Adding an interactive Electro Thermal Analyzer and enhancement system, is a highly desired functionality but only if it does not interrupting the designer’s work. If the interactive tool slows the system due to its background calculations and computations it will not be used.

Therefore an efficient real time system is necessary in order to make the technology an advantage for use.

Geometrical Engine – Is a library of advanced geometric routines, used by higher-level modules for performing their tasks. This module includes state-of-the-art algorithms that are proprietary and have never been published in scientific literature.

These geometrical functions and routines addresses a wide variety of IC layout data according to its type, taking into consideration the process’s rules and constraints. This engine supports simple and highly complex topological scenarios according to design types and manufacturing rules. One of the key advantages of this engine is its capability of case learning. Each new analyzed case is studied and recorded for future similar cases.

In the next event of encountering a similar scenario the system will analyze and suggest a set of solutions based on its previous experience.  

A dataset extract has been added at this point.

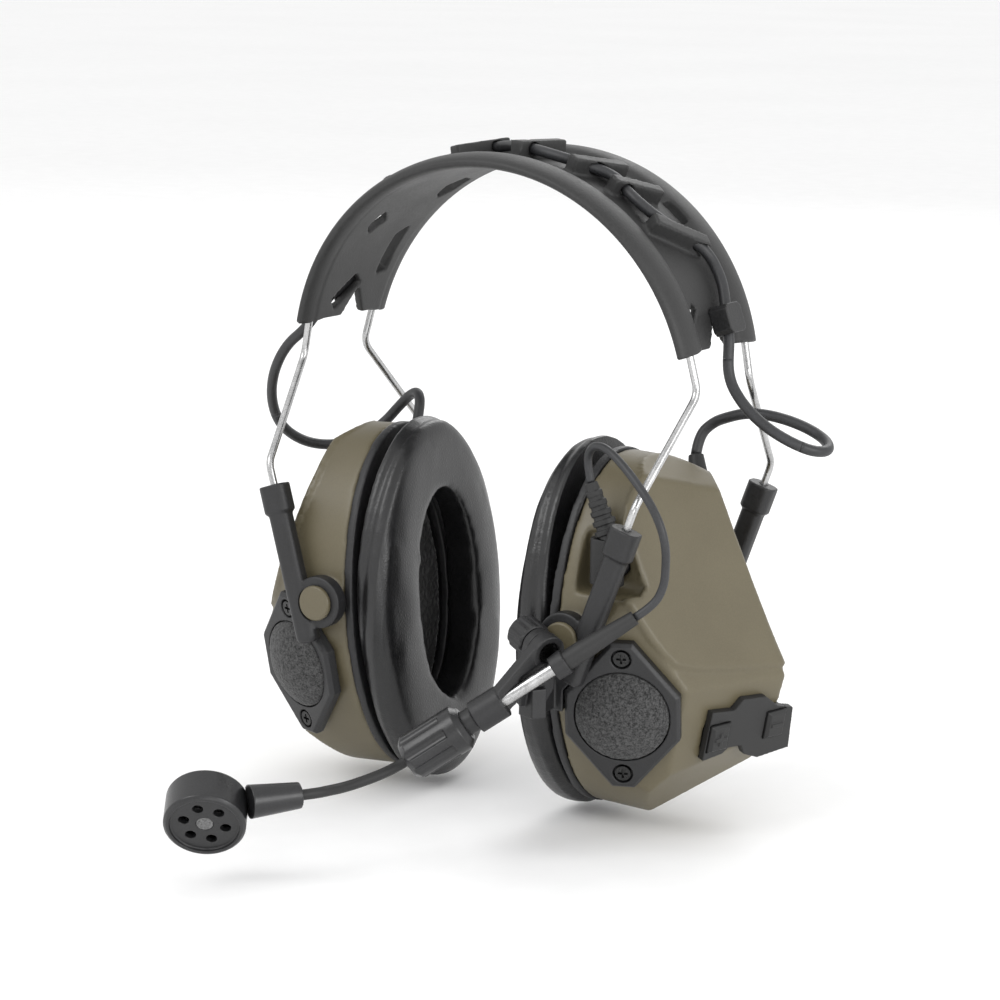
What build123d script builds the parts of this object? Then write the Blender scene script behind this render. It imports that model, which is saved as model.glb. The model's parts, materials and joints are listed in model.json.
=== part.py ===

Proprietary Rule Deck; A whole world of difference

One of the key strengths of the system is its own rule deck system. This feature enable to define our own proprietary Electro Thermal rules to support complex, geometrical, connectivity and thermal definitions and constraints.

The rule deck is Tcl compatible, ASCII based. Adopting Tcl language enables robust capability to describe thermal geometrical and connectivity based rules as required by advanced nanometer processes.  This format provides flexible ability to illustrate complex rules including error-handling schemes and validation. Furthermore, using private rule deck users can easily define thermal rules for debugging purposes, to be checked interactively.

The tool robust rule deck system opens a whole world of possibilities creating, editing and interactively testing of custom thermal conditions. Customers are capable to test new thermal scenarios, use a set provided by the fabrication plants or modify rules using the tool’s user’s friendly GUI.